GIRL photo by Hideo Kojima, Rock Show

LRI:  You guys DID  manage to do some good touring during your day and the live show was always the thing to set the bands apart, especially back then.  Hindsight being 20/20, are most of your memories of the gigs for the first album good ones?

GL:  We were lucky, we did get some good touring mates to hang with. We were such newbies and we ended up being under the wing of UFO who were veterans. Our first ever tour was opening for them in Europe.  Then in the UK, before we went out on our own. Its ALWAYS better as a new band to do your own shows, support acts get a rough time or just get ignored.  We took shit from crowds because we asked for it, we were camp, confrontational and liked to wind up the NWBHM punters. We opened for UFO, Kiss, Ozzy, Ted Nugent, ZZ Top, Pat Travers…but for us we peaked at the Marquee shows. For me that was the best time, those home shows. Scotland, too, for some reason, really took us to its ample bosom!   Some of our gigs were dynamite, some pretty ropey. For sure our debut at Music Machine was nothing short of awesome to most who watched it…so I have been told many times and the press LOVED it!  Maybe it all started to slide down hill from there (laughs).

LRI:  By the time you got the second album out it was more clear than ever that the band itself was tight but in terms of the New Wave of Metal bands you were CLEARLY odd man out and had your own style.  Do you think THAT individuality amongst the scene helped or hurt the next album WASTED YOUTH?

GL:  There were a few issues going on.  An empass with our label, heroin was proliferate, and we were sick of being hated so we backed off the make up and that, we wore what we wore off stage on stage, leather jackets and “normal” clothes.  It was perceived as a cop out by some but on the 1982 UFO tour the audiences certainly gave us a chance. So evidently the camp as Christmas approach perhaps DID put the rock crowd off.  We wanted to be liked, by then we wanted to be a working / touring band…but we had too much against us. No label support, no manager, no producer. We did the best we could but it was a struggle.

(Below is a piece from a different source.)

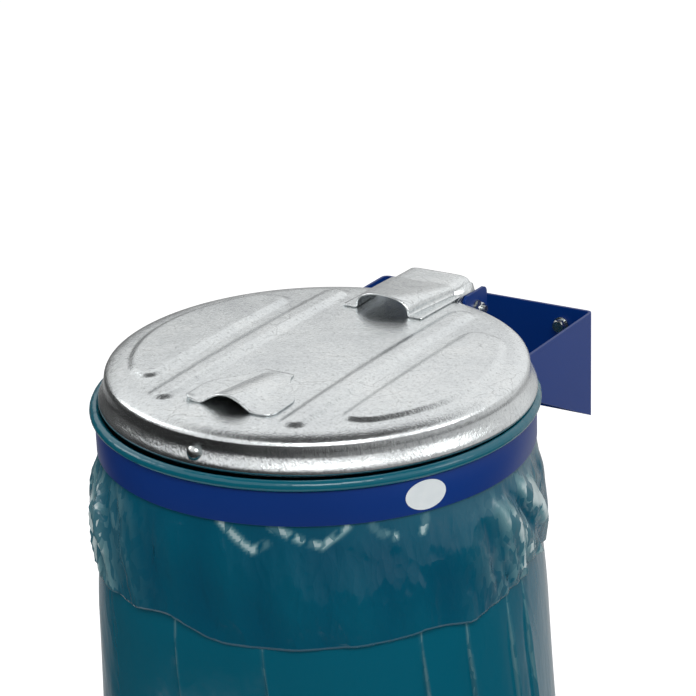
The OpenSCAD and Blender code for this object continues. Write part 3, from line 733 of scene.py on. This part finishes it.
def sack_angles():
    """Angles round the ring in degrees from the front, close together where the camera looks."""
    dense = np.linspace(-75, 140, 272)
    wide = np.linspace(140, 285, 58)[1:-1]
    edges = np.concatenate([[p - 0.25, p, p + 0.25] for p in PLEATS])
    return np.unique(np.concatenate([dense, wide, edges]))


def sack_surface():
    """Points of the film grid, with the tint, the white and the crinkle of each; the tint and the white
    carry painted light.
    """
    path = film_path()
    degrees = sack_angles()
    angle = np.radians(degrees)[None, :]
    r, z, part = path[:, 0:1], path[:, 1:2] + 0 * angle, path[:, 2:3]
    on_cuff, on_rim, in_tube = part < 0.4, np.abs(part - 1) < 0.4, part > 1.9
    depth = np.clip((-BAND_H - z) / (-BAND_H - CUFF_END), 0, 1)
    hem = np.interp((degrees + 180) % 360 - 180, HEM_ANGLE, HEM_DROP)
    hem = np.convolve(np.r_[hem[-4:], hem, hem[:4]], np.ones(9) / 9, "valid")[None, :]
    z = np.where(on_cuff, -BAND_H - 1 + (hem + BAND_H + 1) * depth, z)
    around = degrees[None, :] * np.pi / 180 * BAND_R + 0 * z
    bunch = np.maximum(bump_at(degrees, 96, 15), bump_at(degrees, -43, 17))[None, :]
    coarse = crumple(around, z * 0.6, 3, 4, 62)
    fine = crumple(around, z * 0.3, 8, 4, 15)
    ruck = (2.2 + 2.5 * bunch) * coarse + (0.5 + 5.5 * bunch) * fine
    folds = 2.4 * ease(depth * 2.5) * crumple(around, z * 0.12, 21, 3, 75)
    shape = r + np.where(on_cuff, 2.6 * ease(depth * 4) * ruck + folds, 0.0)
    shape = shape + np.where(on_rim, 0.35 * crumple(around, 0 * z, 5, 6, 9), 0.0)
    a, b = half_axes(path[:, 1])
    a, b = a[:, None], b[:, None]
    fold = 0 * z
    line = 0 * z
    for middle in PLEATS:
        off = (degrees[None, :] - middle) * np.pi / 180 * BAND_R
        fold = fold + 2.6 * np.sign(off) * np.exp(-np.abs(off) / 14)
        line = line + bump_at(off, 0, 0.9)
    settle = ease(-(z + 150) / 60)
    soft = 3.0 * crumple(around, z * 0.25, 12, 6, 90) * settle
    x = np.where(in_tube, (a + fold * settle + soft) * np.sin(angle), shape * np.sin(angle))
    y = np.where(in_tube, (b + (fold * settle + soft) * np.clip(b / a, 0, 1)) * np.cos(angle),
                 shape * np.cos(angle))
    points = np.stack([x, -y, z], axis=-1).reshape(-1, 3) + RING
    # Tint: follows the fold heights on the cuff and in the tube, which paints their shade, and is full on
    # the rim, which paints the light shining through it.
    tone = np.where(on_cuff, 0.22 + 0.3 * coarse, np.where(on_rim, 1.0, 0.5 + 0.1 * soft / 3))
    # Painted sheen: the wrinkled bunches at the sides are painted grey where they reflect the bright room;
    # the pleat lines in the tube are painted paler.
    pale = np.where(on_cuff, np.clip(1.3 * bunch * (0.35 + 1.3 * fine), 0, 0.8) * ease(depth * 3 + 0.3), 0.0)
    pale = np.maximum(pale, np.where(in_tube, 0.5 * line, 0.0))
    # Painted glints: short white strokes below the band, broken into patches.
    sparkle = ease(0.6 + 2.2 * crumple(around, z * 1.4, 34, 3, 9))
    for ends in GLINTS:
        mark = ease(1.6 * stroke(around, z, ends, 6.0) * sparkle)
        pale = np.where(on_cuff, np.maximum(pale, 0.72 * mark), pale)
    crinkle = np.where(on_cuff, (0.36 + 0.4 * bunch) * ease(depth * 3 + 0.25), np.where(on_rim, 0.12, 0.07))
    return points, path.shape[0], degrees.size, (tone.ravel(), pale.ravel(), crinkle.ravel())


def set_attribute(thing, name, values):
    """Stores one number per point, for the material to read."""
    layer = thing.data.attributes.new(name, "FLOAT", "POINT")
    layer.data.foreach_set("value", np.clip(values, 0, 1).astype(np.float32))


points, rows, columns, layers = sack_surface()
sack = add_piece("film_sack", points, [grid_quads(rows, columns, closed=True)], film, "holder",
                 ["sack"])
for name, values in zip(("tone", "pale", "crinkle"), layers):
    set_attribute(sack, name, values)
wall = sack.modifiers.new("film_thickness", "SOLIDIFY")
wall.thickness = 0.0003
wall.offset = 0.0

# %% [markdown]
# ## Camera
# The view was worked out from the photograph: the ring is a circle, so its ellipse gives the
# camera's height and turn, and the straight ribs give its heading. The camera's place follows
# from those angles, the distance, and where the ring's middle falls in the picture.

# %% Camera
AZIMUTH, ELEVATION, ROLL = (math.radians(v) for v in (32.42, 21.16, -1.99))
DISTANCE, FOCAL_PX, MIDDLE_PX, MIDDLE_PY, FRAME_PX = 2500.0, 2566.79, 315.69, 401.02, 696.0
back = np.array([math.sin(AZIMUTH) * math.cos(ELEVATION),
                 -math.cos(AZIMUTH) * math.cos(ELEVATION), math.sin(ELEVATION)])
level = np.array([math.cos(AZIMUTH), math.sin(AZIMUTH), 0.0])
rise = np.cross(back, level)
right = level * math.cos(ROLL) + rise * math.sin(ROLL)
up = rise * math.cos(ROLL) - level * math.sin(ROLL)
side = (MIDDLE_PX - FRAME_PX / 2) * DISTANCE / FOCAL_PX
lift = -(MIDDLE_PY - FRAME_PX / 2) * DISTANCE / FOCAL_PX
eye = RING + DISTANCE * back - side * right - lift * up
camera = bpy.data.objects.new("camera", bpy.data.cameras.new("camera"))
bpy.context.scene.collection.objects.link(camera)
camera.data.sensor_width = 36.0
camera.data.lens = FOCAL_PX / FRAME_PX * 36.0
camera.data.clip_end = 100.0
matrix = np.eye(4)
matrix[:3, 0], matrix[:3, 1], matrix[:3, 2], matrix[:3, 3] = right, up, back, eye * MM
camera.matrix_world = matrix.T.tolist()
bpy.context.scene.camera = camera
print("camera at", (eye * MM).round(3), "lens", round(camera.data.lens, 1))

# %% [markdown]
# ## Studio
# Metal shows its surroundings, so the studio is most of the lid's look. The sky is white for what
# the camera and mirrors see and softer for plain light. A dark curtain stands behind the camera,
# as photographers use to draw the edges of bright metal. It can't be seen directly.

# %% World, floor, curtain and lamps
world = bpy.data.worlds.new("white_studio")
bpy.context.scene.world = world
world.use_nodes = True
tree = world.node_tree
sky = tree.nodes["Background"]
rays = node(tree, "ShaderNodeLightPath")
seen = node(tree, "ShaderNodeMath", {"operation": "MAXIMUM"},
            links={0: rays.outputs["Is Camera Ray"], 1: rays.outputs["Is Glossy Ray"]})
seen = node(tree, "ShaderNodeMath", {"operation": "MAXIMUM"},
            links={0: seen.outputs[0], 1: rays.outputs["Is Transmission Ray"]})
level_of = node(tree, "ShaderNodeMapRange", values={"To Min": 0.42, "To Max": 1.0},
                links={"Value": seen.outputs[0]})
tree.links.new(level_of.outputs[0], sky.inputs["Strength"])
sky.inputs["Color"].default_value = (1, 1, 1, 1)


def plain_emission(name, strength):
    """A surface that gives off an even white light."""
    material = bpy.data.materials.new(name)
    material.use_nodes = True
    shader = material.node_tree.nodes["Principled BSDF"]
    shader.inputs["Base Color"].default_value = (0, 0, 0, 1)
    shader.inputs["Roughness"].default_value = 1.0
    shader.inputs["Specular IOR Level"].default_value = 0.0
    shader.inputs["Emission Color"].default_value = (1, 1, 1, 1)
    shader.inputs["Emission Strength"].default_value = strength
    return material


def make_floor_paint():
    """Pale matt paint that reads as white to the camera and still takes a shadow."""
    material, tree, shader, place = start_material("matt_white_floor", Roughness=0.9,
                                                   Specular_IOR_Level=0.1)
    shader.inputs["Base Color"].default_value = linear("#f0f0f0")
    shader.inputs["Emission Color"].default_value = (1, 1, 1, 1)
    rays = node(tree, "ShaderNodeLightPath")
    glow = node(tree, "ShaderNodeMath", {"operation": "MULTIPLY"}, {1: 0.68},
                {0: rays.outputs["Is Camera Ray"]})
    tree.links.new(glow.outputs[0], shader.inputs["Emission Strength"])
    return material


FLOOR_Z = cad_box[0][2] / MM - 90.0
half = 30000.0
corners = np.array([[-half, -half, FLOOR_Z], [half, -half, FLOOR_Z], [half, half, FLOOR_Z],
                    [-half, half, FLOOR_Z]])
floor = bpy.data.objects.new("floor", write_mesh("floor", corners, [np.array([[0, 1, 2, 3]])]))
bpy.context.scene.collection.objects.link(floor)
floor.data.materials.append(make_floor_paint())


def curtain(name, radius, azimuths, tones, from_el, to_el):
    """Part of a big sphere round the ring, seen only in reflections, with a tone per azimuth."""
    fine = np.linspace(azimuths[0], azimuths[-1], 60)
    az, el = np.meshgrid(np.radians(fine), np.radians(np.linspace(from_el, to_el, 8)))
    points = radius * np.stack([np.sin(az) * np.cos(el), -np.cos(az) * np.cos(el), np.sin(el)],
                               axis=-1).reshape(-1, 3) + RING
    card = bpy.data.objects.new(name, write_mesh(name, points, [grid_quads(8, 60)]))
    bpy.context.scene.collection.objects.link(card)
    set_attribute(card, "glow", np.tile(np.interp(fine, azimuths, tones), 8))
    cloth = plain_emission(name + "_cloth", 0.0)
    tree = cloth.node_tree
    glow = node(tree, "ShaderNodeAttribute", {"attribute_name": "glow"}).outputs["Fac"]
    tree.links.new(glow, tree.nodes["Principled BSDF"].inputs["Emission Strength"])
    card.data.materials.append(cloth)
    card.visible_camera = False
    card.visible_diffuse = False
    card.visible_shadow = False
    card.visible_transmission = False
    return card


curtain("curtain_upper", 1400.0, [-165, -140, -118, -100, -15, 25, 55, 85, 120, 150],
        [0.6, 0.35, 0.14, 0.03, 0.02, 0.1, 0.25, 0.45, 0.6, 0.8], -15, 17)
curtain("curtain_lower", 1380.0, [-150, -120, -95, 100, 120, 150],
        [0.9, 0.4, 0.03, 0.01, 0.06, 0.3], -42, -15)
curtain("curtain_behind", 1500.0, [150, 175, 245, 270], [0.8, 0.6, 0.4, 0.6], -14, 2)
curtain("ceiling_back", 1900.0, [120, 300], [0.12, 0.12], 56, 90)
curtain("ceiling_front", 1900.0, [-60, 120], [0.06, 0.06], 62, 90)


def add_lamp(name, place, aim, width, height, watts):
    """A rectangular soft box at place, in millimetres round the ring, pointed at aim."""
    data = bpy.data.lights.new(name, "AREA")
    data.shape = "RECTANGLE"
    data.size, data.size_y, data.energy = width, height, watts
    lamp = bpy.data.objects.new(name, data)
    bpy.context.scene.collection.objects.link(lamp)
    start = (RING + place) * MM
    way = (RING + aim) * MM - start
    lamp.location = start
    lamp.rotation_euler = mathutils.Vector(way).to_track_quat("-Z", "Y").to_euler()
    return lamp


import mathutils
add_lamp("softbox_front", np.array([1500.0, -1900.0, 2300.0]), np.array([0, 0, -100.0]), 1.8, 1.0, 40)
add_lamp("softbox_left", np.array([-2600.0, -600.0, 1200.0]), np.array([0, 0, -100.0]), 1.2, 1.8, 16)
add_lamp("softbox_right", np.array([2600.0, 500.0, 1000.0]), np.array([0, 0, -150.0]), 0.9, 1.8, 14)

# %% View transform and a last update
bpy.context.scene.view_settings.view_transform = "Standard"
bpy.context.view_layer.update()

GIRL promo for Do You Love Me

GIRL promo for Do You Love Me

LRI:  There were still some great songs there on WASTED YOUTH including the title track and “Old Dogs” among others.  Was there additional pressure from Jet or within the band itself to break the group to a bigger audience or in the states and did that pressure start to wear on you?

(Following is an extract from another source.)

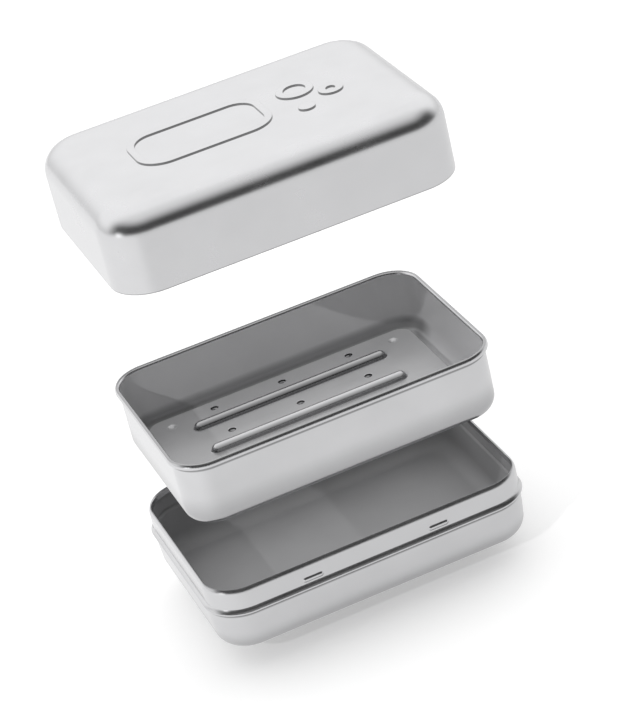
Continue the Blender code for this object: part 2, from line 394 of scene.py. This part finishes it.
def add_lug(mesh, side, end):
    """A pressed lug: a soft-edged dash that stands out of the neck."""
    slope = trace((0.0, 0.0), 32, [0.00065, (0.0002, -32)])
    section = [(0.0, -SHEET / 2)] + slope
    part = new_mesh()
    rings = sweep(part, (LUG[0], LUG[1], LUG[1] / 2), section, steps=8, straight=0)
    part.faces.new(rings[0])
    part.faces.new(rings[-1])
    place = Matrix.Translation((end * LUG_X, side * BASE[1] / 2, LUG_Z))
    turn = Matrix.Rotation(math.radians(-90 * side), 4, "X")
    bmesh.ops.transform(part, matrix=place @ turn, verts=part.verts)
    spare = bpy.data.meshes.new("spare")
    part.to_mesh(spare)
    part.free()
    mesh.from_mesh(spare)
    bpy.data.meshes.remove(spare)


# Drain tray
def shade_gutter(mesh, loops):
    """Paints shade on the gutter's wall in a band, darkest at the front. The right end stays bright, without
    painted shade.
    """
    bore, soft = mesh.verts.layers.float["bore"], mesh.verts.layers.float["inside"]
    for vert in (v for loop in loops for v in loop):
        x, y, z = vert.co
        band = 0.75 * rise(-z, 0.0155, 0.0190) * (1 - 0.6 * rise(-z, 0.0206, 0.0216))
        front = rise(-y, 0.024, 0.030)
        right = rise(x, 0.040, 0.048) * (1 - rise(y, 0.018, 0.028))
        vert[bore] = (band + (0.85 - band) * front) * (1 - right)
        vert[soft] = right + (0.7 - 0.7 * right) * (1 - front)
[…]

GL:  We had no pressure, we didn’t give a fuck what the label wanted. We had alternate income, we had smack and we had our music.  There were some good tracks we had written, but no producer, so it was never captured anywhere near as good as it could have had some hot shot producer honed it and actually got great results on tape.  To boot we had Nigel Thomas remix the entire album in a weekend at Polar studios (Abbas studio in Stockholm).  After the album was ill received Jet Records pulled us from Ozzy’s USA tour, the tour that broke Def Leppard WIDE open in the USA.  To be fair, they also had Peter Mensch/Cliff Bernstein as managers and Mutt Lange to write and produce with them. I’m not saying we would have gone on to sell 70 million albums too but I do believe we would have been a household name, at least in rock circles.

LRI:  GIRL of course did plenty of promotion from the early “videos” to interviews to touring.  Do you consider some of that work a crash course on the music business and your career that followed?

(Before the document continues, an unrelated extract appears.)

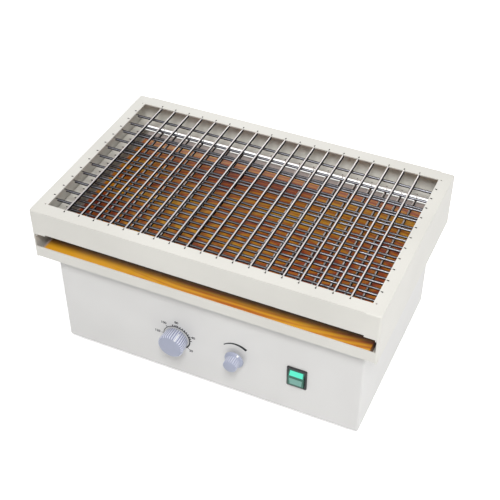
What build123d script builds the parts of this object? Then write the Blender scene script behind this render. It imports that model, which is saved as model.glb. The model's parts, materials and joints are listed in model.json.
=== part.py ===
"""A bench-top reciprocating shaker: a spring-topped tray that slides to and fro on a sheet-metal base.

Millimetres, +Z up, the front with its controls towards -Y. The sub-parts are modelled about the
tray's middle, and put_in_file() moves them so that the origin lies on the floor, under the middle
of the whole box at rest.
"""

from build123d import *
from math import acos, asin, cos, degrees, pi, radians, sin, tan
import os

# Tray, as seen from outside
tray_length = 442.0
tray_width = 276.0
tray_height = 72.0
tray_sheet = 1.5
tray_corner_radius = 3.0
bend_radius = 2.0
side_flange = 16.0
front_flange = 17.5
rim_depth = 35.0
corner_return = 18.0
corner_return_drop = 1.0
lip_height = 16.0
weld_gap = 0.3

# Wooden board in the tray
board_end_gap = 8.5
board_thickness = 14.0
board_side_gap = 0.3

# Two nets of tension springs
spring_pitch = 20.0
long_spring_count = 11
cross_spring_count = 19
spring_diameter = 4.5
spring_wire = 0.8
spring_sides = 6
spring_hole_diameter = 2.4
spring_hole_inset = 3.5
spring_spacing = 0.3
spring_end_gap = 0.5
hook_tip = 0.6
rail_wall_gap = 2.2
rail_leg = 7.0

# Base
base_length = 400.0
base_width = 254.0
cover_height = 128.0
cover_sheet = 1.2
cover_corner_radius = 2.5
cover_flange = 14.0
plate_thickness = 2.0
plate_inset = 0.8
tray_gap = 6.0
foot_height = 8.0
foot_diameter = 26.0
foot_sides = 24
foot_chamfer = 1.5
foot_inset_x = 45.0
foot_inset_y = 34.0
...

GL:  We soon learned to be defensive of the UK press, not to give them ammo. Initially we all wanted to do the Japanese interviews and constant photo shoots, but that soon became very boring, we would do photo shoots every week…and 1000 inane questions like what your favourite color (laughs).

GIRL- Japanese Music Life magazine foldout

GIRL- Japanese Music Life magazine foldout

 

 

LRI:  You, of course, toured with Ozzy but we were wondering who was the best or WORST touring partner GIRL had in your opinion?

GL:  UFO was like family…the Kiss tour we had a miserable time, ASSHOLE crew and a spitting, hate filled audience, up front at least!  Ozzy was strange, he wasn’t in a good space during that tour, it was soon cancelled and postponed. We knew Ozzy and Sharon since they were label mates but even we were warned “Don’t let him see you before he goes on stage!”  if he saw ANYONE he didn’t want to, that was enough for him to say, “cancel the show, I’m off home”…weird. I remember Randy Rhoads as being a REALLY sweet guy, and Ace Frehley giving me a bag of his picks one time as I’d somehow lost mine.  I remember torturing some really fucker Kiss fans who were spitters, showing them Ace’s picks as I was using them and denying them the opportunity to have them as souvenirs..retribution!!

Gerry and Phil Lewis

Gerry and Phil Lewis

LRI:  You formed a BAND called Sheer Greed and a couple other bands after GIRL.  You also did some solo work and film scoring before hooking up with the Duran Duran’s  John Taylor, whom I consider underrated in some respects.  I have been a fan of his since the first Duran Duran album through his Neurotic Outsiders group and the solo albums you were a part of.  How did you get to know John and what were your impressions of him as you watched his career unfold?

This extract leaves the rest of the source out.